No sólo Dios no está muerto, sino que en pleno siglo XXI arrecian en el planeta los conflictos religiosos. La religión y la política se fusionan en un explosivo coctel donde la fe se convierte en faro de políticas de Estado y de causas de lucha, demostrando que la religión, que hace parte integral de la cultura de los pueblos, no puede ser relegada así lo quieran intelectuales y políticos.
Ojalá los políticos quisieran relegar la religión, pero lamentablemente este no es el caso, pues toda superstición viene muy bien a la hora de gobernar y ganarse fácilmente la simpatía de un amplio grupo de votantes.

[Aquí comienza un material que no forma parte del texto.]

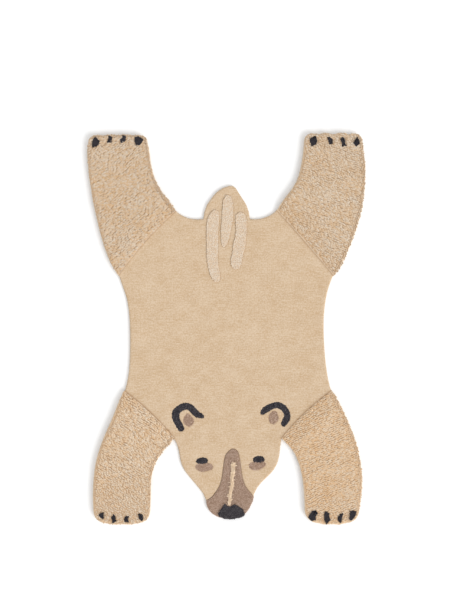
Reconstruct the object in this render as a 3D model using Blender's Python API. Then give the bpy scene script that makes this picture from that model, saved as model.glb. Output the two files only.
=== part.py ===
"""Animal shaped kids rug: a bear skin in tufted wool, lying flat, with its head towards -Y.

One ground cloth carries every area of pile. The short pile of torso, head and tail is one solid
with the cloth. Each leg is a slab of higher cut shag on it. Muzzle, nose, blaze, ears, eyes, tail
stripes and claws are areas of other yarn, let into the pile down to the cloth.

X runs across the rug and Y along it, both from its middle, and the floor is at Z = 0. Names that
end in _Z are heights above the floor. Rows of the tables are sections, in millimetres.
"""

from collections import namedtuple
import math

import bmesh
import bpy
from mathutils import Vector
from mathutils.geometry import delaunay_2d_cdt
import numpy as np

MM = 0.001

# Heights, in metres
CLOTH_Z = 0.003
PILE_Z = 0.011
BROWN_Z = 0.0135
STRIPE_Z = 0.016
BLAZE_Z = 0.0165
NOSE_Z = 0.018
SHAG_Z = 0.023
CLAW_Z = 0.0235

GAP = 0.00035          # clearance between neighbouring areas of pile
FOOT_INSET = 0.005     # the pile stands this far inside its own edge, and bulges over it
CLOTH_INSET = 0.003    # the ground cloth ends this far inside the edge of the pile
SINK = 0.0015          # depth of the short pile's foot inside the cloth it is one solid with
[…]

Y es que precisamente, todos los conflictos que menciona Peckel, se deben precisamente a que, o bien los países no han instaurado el laicismo como un principio rector de sus políticas públicas, o bien, lo ignoran olímpicamente.

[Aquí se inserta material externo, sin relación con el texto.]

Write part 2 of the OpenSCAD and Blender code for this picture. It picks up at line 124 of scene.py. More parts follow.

Para que la civilización sobreviva es necesario mantener la religión a raya y eso significa sacarla -a patadas si es necesario, lo que sería dulcemente apreciado por acá- de todas las funciones públicas.
Permitir que un conjunto de creencias absolutamente delirantes, que afirman tener la verdad absoluta, hagan parte del Estado -y dictaminen sus políticas- sólo puede llevar al caos, como lo pudo apreciar Peckel.